Why Does This Matter? (The "So What?")
You might ask, "Who cares about the math of a lurching microphone?" Here is why this is crucial for the future:
- High-Speed Travel: As we build faster drones, hypersonic jets, and satellite constellations (like Starlink), they move incredibly fast and change direction quickly. Old radar and communication systems assume smooth, constant motion. They will get confused by these "jerk" and "twist" effects.
- Better Radar: If we understand exactly how a twisting motion distorts a signal, we can build radar that doesn't get fooled. It can tell the difference between a smooth-flying bird and a twisting, accelerating drone.

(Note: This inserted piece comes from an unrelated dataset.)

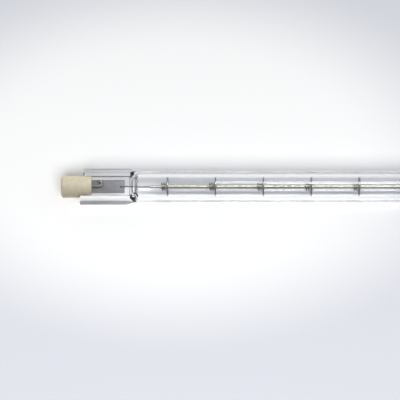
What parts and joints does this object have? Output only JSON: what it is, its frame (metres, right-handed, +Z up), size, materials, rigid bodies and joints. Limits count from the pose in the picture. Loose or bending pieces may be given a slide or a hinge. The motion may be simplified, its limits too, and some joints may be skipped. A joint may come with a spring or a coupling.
{
  "type": "linear halogen bulb",
  "caption": "Slim clear quartz tube with flat pressed ends, slotted round ceramic caps and a coiled filament held on the axis by spiral wire supports.",
  "frame": {"origin": "under the middle of the bulb, on the surface that the tube lies on", "axes": "+X along the bulb towards the end with the exhaust nub, +Y across it in the plane of the press seals, +Z up"},
  "size_m": [0.189, 0.0116, 0.0117],
  "materials": {
    "quartz_glass": "clear fused quartz, fire polished",
    "tungsten_coil": "bare tungsten, bright grey",
    "tungsten_wire": "bare tungsten wire, dark grey",
    "molybdenum_foil": "rolled molybdenum foil, satin grey",
    "molybdenum_wire": "drawn molybdenum wire, grey",
    "steatite_ceramic": "unglazed steatite, matte cream",
    "contact_metal": "nickel plated, satin",
    "cap_cement": "rough matte cement"
  },
  "bodies": {
    "root": {"quartz_envelope": "quartz_glass", "filament": "tungsten_coil", "support_1": "tungsten_wire", "support_2": "tungsten_wire", "support_3": "tungsten_wire", "support_4": "tungsten_wire", "support_5": "tungsten_wire", "support_6": "tungsten_wire", "support_7": "tungsten_wire", "support_8": "tungsten_wire", "support_9": "tungsten_wire", "inner_lead_left": "tungsten_wire", "inner_lead_right": "tungsten_wire", "foil_left": "molybdenum_foil", "foil_right": "molybdenum_foil", "outer_lead_left": "molybdenum_wire", "outer_lead_right": "molybdenum_wire", "ceramic_cap_left": "steatite_ceramic", "ceramic_cap_right": "steatite_ceramic", "contact_left": "contact_metal", "contact_right": "contact_metal", "cement_left": "cap_cement", "cement_right": "cap_cement"}
  },
  "joints": []
}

- AI and Machine Learning: The authors suggest that these mathematical "signatures" (the specific way a signal gets skewed) can be fed into AI. The AI can learn to recognize a specific type of motion just by looking at the distorted signal, even if the object is far away or hidden.
Summary in One Sentence
This paper provides the mathematical "rulebook" for how radio signals get distorted when the receiver is moving in a complex, twisting, and accelerating way, allowing engineers to build better radar and communication systems for the high-speed, maneuverable world of the future.